### WHAT YOU ARE ASKED TO DO
Restate every line of the material, word for word.

── DATA SEGMENT

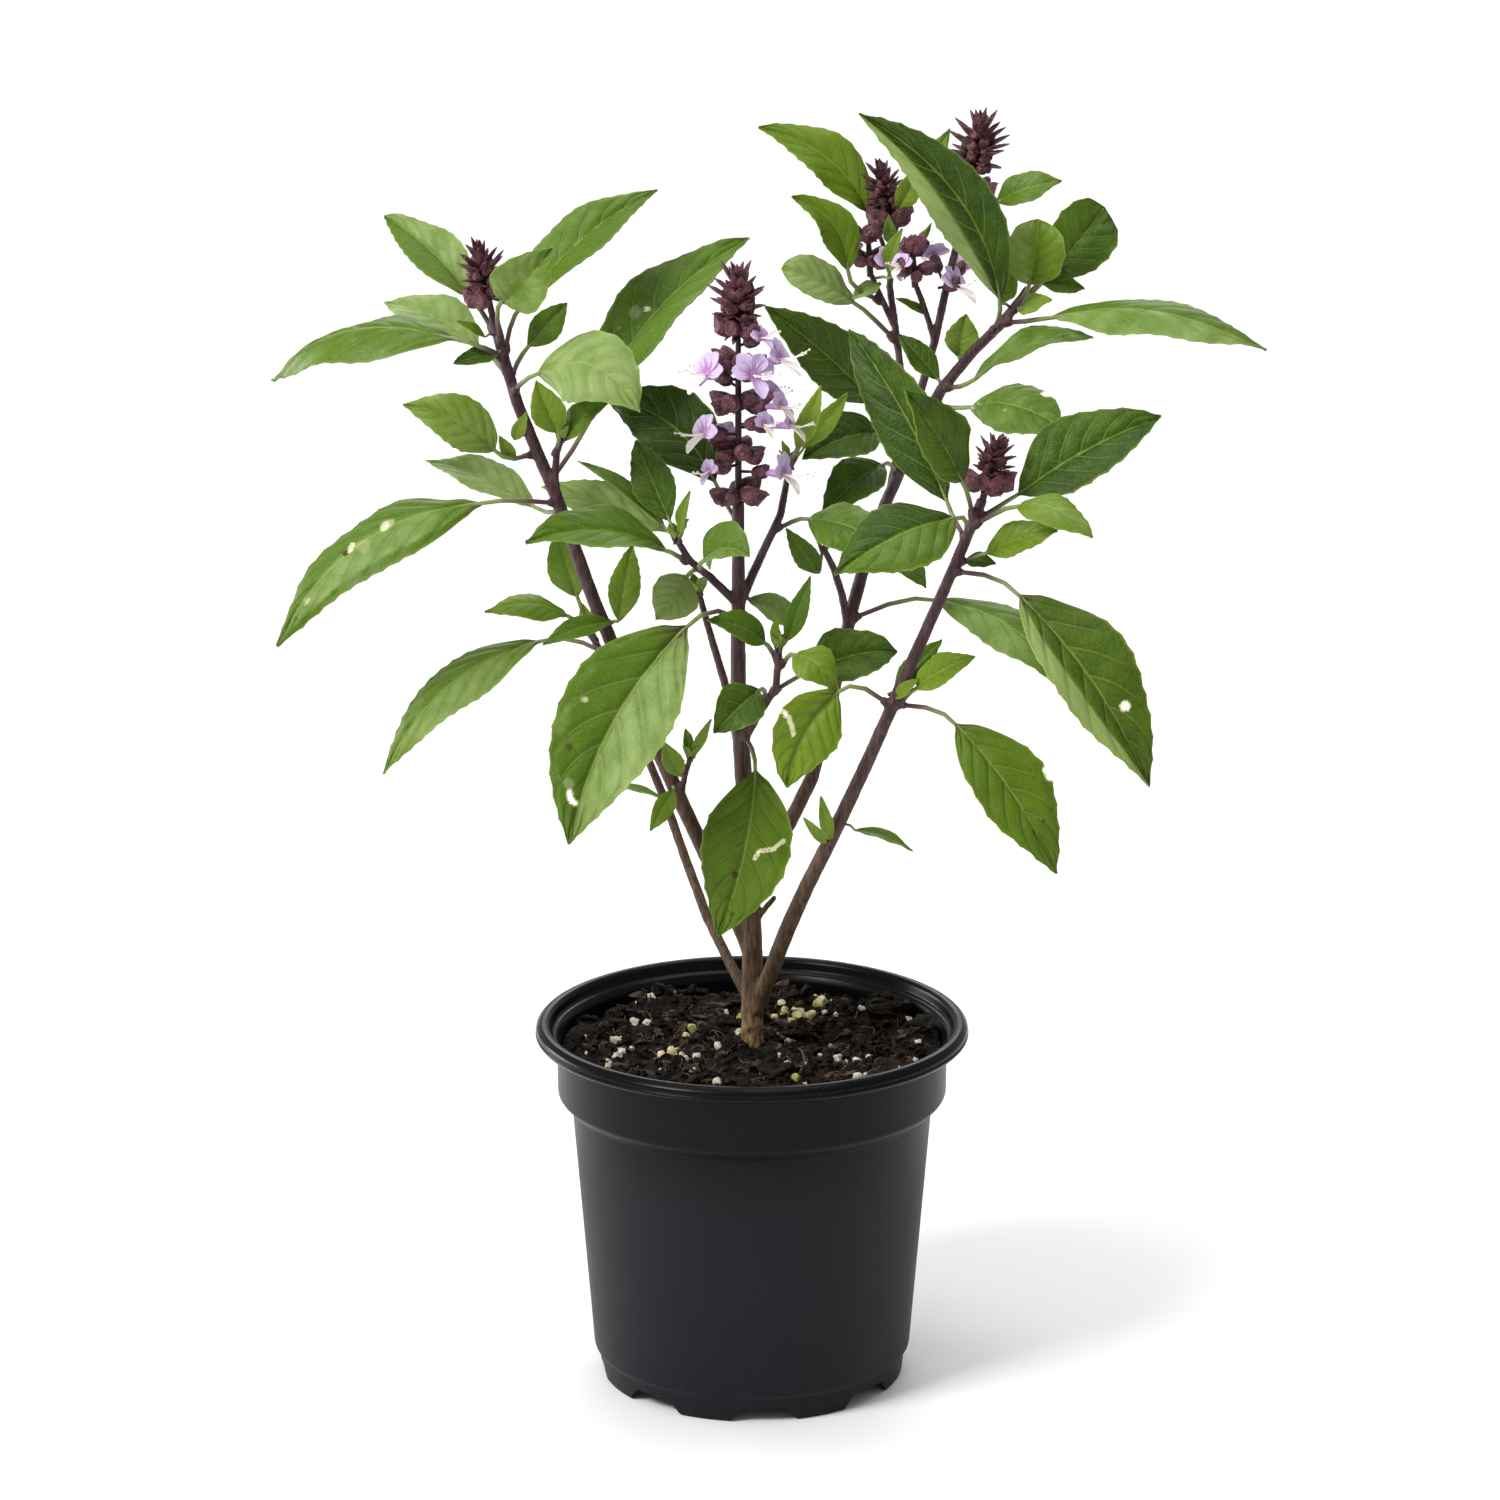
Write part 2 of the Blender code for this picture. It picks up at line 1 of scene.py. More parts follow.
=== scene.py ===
# %% [markdown]
# # A potted basil plant
# A nursery pot of black plastic holds peat with grains of perlite, and out of it grows a basil
# plant with purple stems, toothed leaves and dark flower spikes that carry lilac flowers.
# The CAD model is loaded first and stays fixed. Everything below is measured from it, so each
# leaf, stem and spike is made where its solid says it is.

# %% Load the fixed frame
import math
import random
import bpy
import bmesh
from mathutils import Matrix, Vector, noise
from mathutils.bvhtree import BVHTree


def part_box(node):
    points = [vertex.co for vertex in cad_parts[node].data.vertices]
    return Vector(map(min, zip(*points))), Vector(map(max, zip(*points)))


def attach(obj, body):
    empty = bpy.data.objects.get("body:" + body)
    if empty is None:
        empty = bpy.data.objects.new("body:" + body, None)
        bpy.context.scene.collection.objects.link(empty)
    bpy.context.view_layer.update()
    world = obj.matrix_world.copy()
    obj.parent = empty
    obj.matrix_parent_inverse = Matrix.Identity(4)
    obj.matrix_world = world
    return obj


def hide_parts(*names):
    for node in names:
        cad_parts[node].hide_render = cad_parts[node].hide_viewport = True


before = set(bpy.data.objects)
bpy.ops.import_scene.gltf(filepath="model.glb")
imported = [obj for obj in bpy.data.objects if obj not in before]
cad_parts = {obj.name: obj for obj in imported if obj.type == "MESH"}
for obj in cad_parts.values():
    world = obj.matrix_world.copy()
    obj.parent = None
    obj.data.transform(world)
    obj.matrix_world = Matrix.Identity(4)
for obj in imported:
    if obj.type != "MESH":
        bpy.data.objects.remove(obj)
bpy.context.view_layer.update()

MM = 0.001
TAU = 2 * math.pi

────

### FINISHED TASK
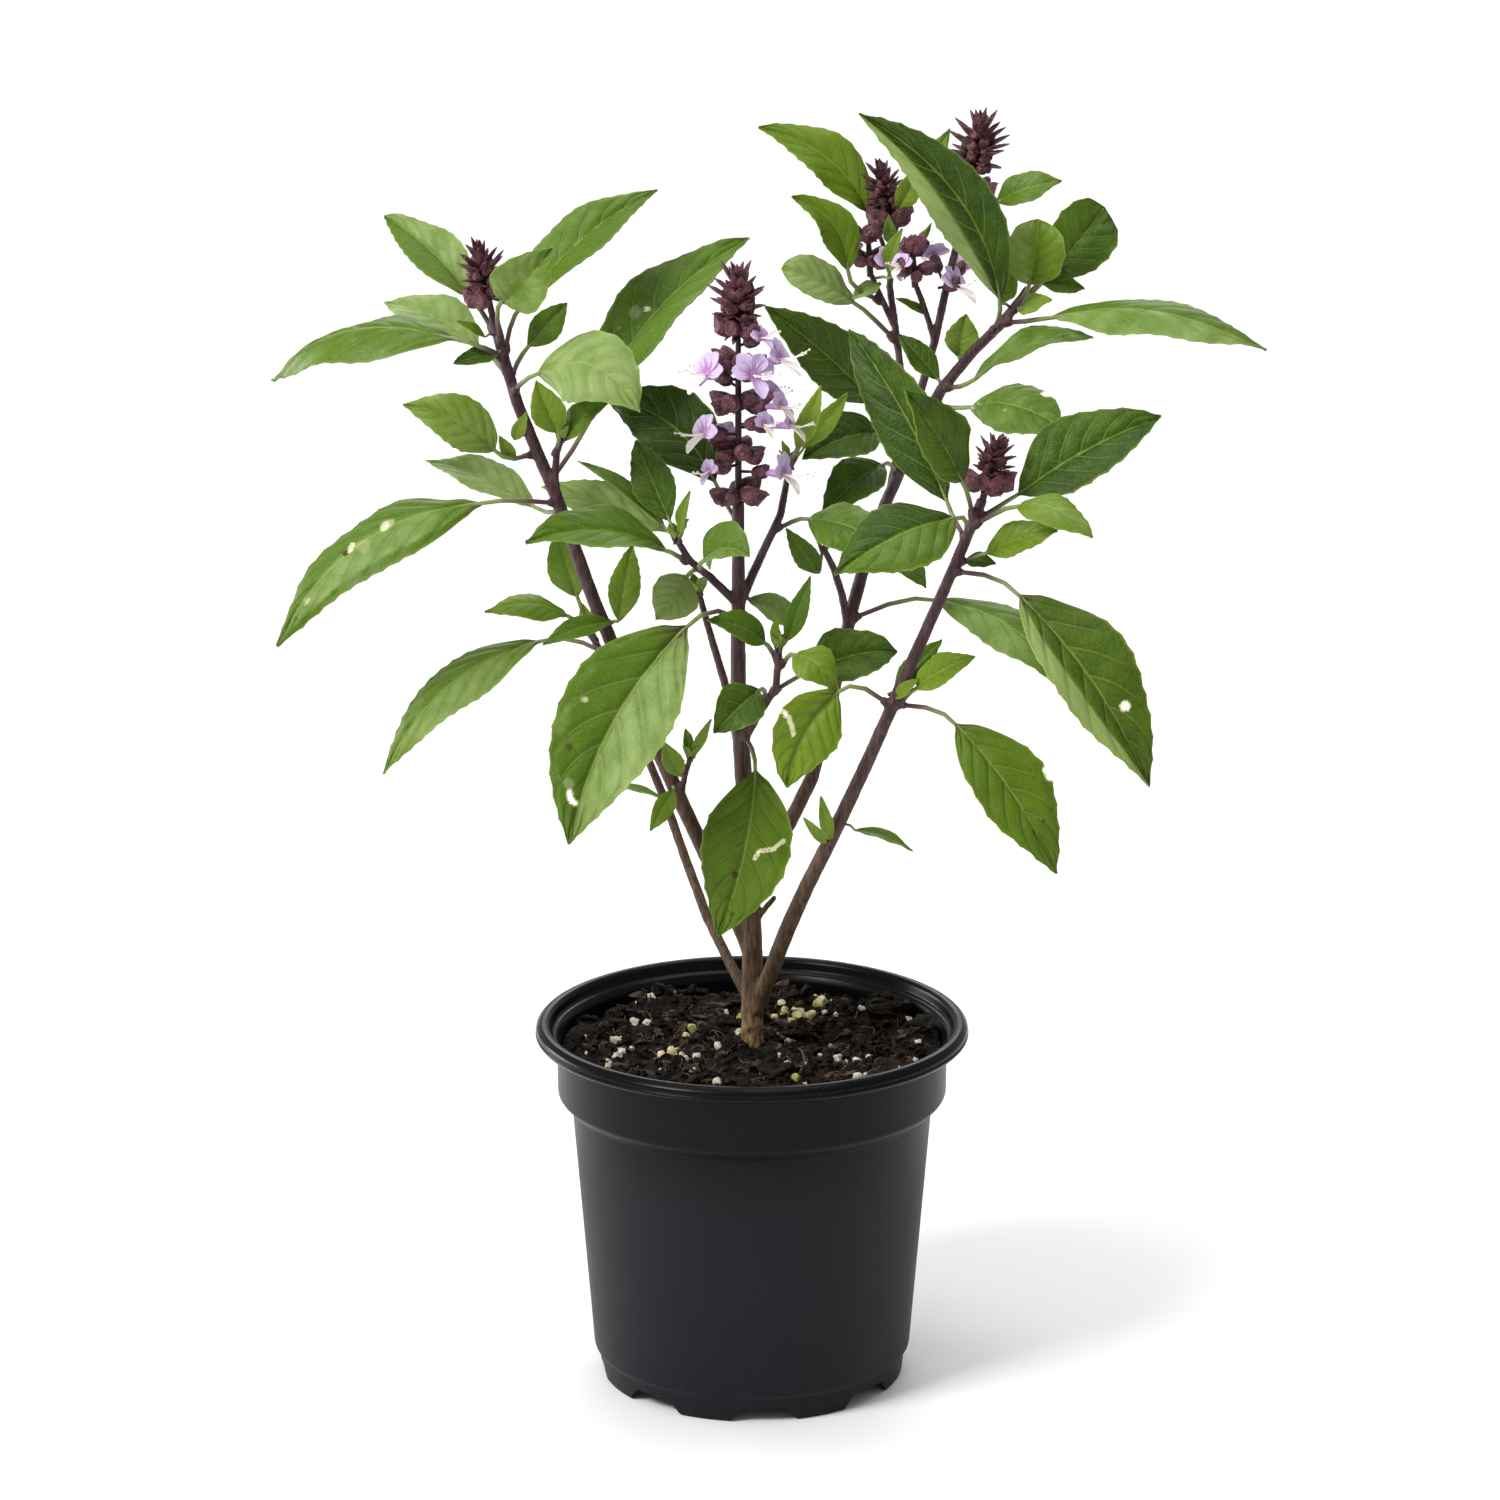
Write part 2 of the Blender code for this picture. It picks up at line 1 of scene.py. More parts follow.
=== scene.py ===
# %% [markdown]
# # A potted basil plant
# A nursery pot of black plastic holds peat with grains of perlite, and out of it grows a basil
# plant with purple stems, toothed leaves and dark flower spikes that carry lilac flowers.
# The CAD model is loaded first and stays fixed. Everything below is measured from it, so each
# leaf, stem and spike is made where its solid says it is.

# %% Load the fixed frame
import math
import random
import bpy
import bmesh
from mathutils import Matrix, Vector, noise
from mathutils.bvhtree import BVHTree


def part_box(node):
    points = [vertex.co for vertex in cad_parts[node].data.vertices]
    return Vector(map(min, zip(*points))), Vector(map(max, zip(*points)))


def attach(obj, body):
    empty = bpy.data.objects.get("body:" + body)
    if empty is None:
        empty = bpy.data.objects.new("body:" + body, None)
        bpy.context.scene.collection.objects.link(empty)
    bpy.context.view_layer.update()
    world = obj.matrix_world.copy()
    obj.parent = empty
    obj.matrix_parent_inverse = Matrix.Identity(4)
    obj.matrix_world = world
    return obj


def hide_parts(*names):
    for node in names:
        cad_parts[node].hide_render = cad_parts[node].hide_viewport = True


before = set(bpy.data.objects)
bpy.ops.import_scene.gltf(filepath="model.glb")
imported = [obj for obj in bpy.data.objects if obj not in before]
cad_parts = {obj.name: obj for obj in imported if obj.type == "MESH"}
for obj in cad_parts.values():
    world = obj.matrix_world.copy()
    obj.parent = None
    obj.data.transform(world)
    obj.matrix_world = Matrix.Identity(4)
for obj in imported:
    if obj.type != "MESH":
        bpy.data.objects.remove(obj)
bpy.context.view_layer.update()

MM = 0.001
TAU = 2 * math.pi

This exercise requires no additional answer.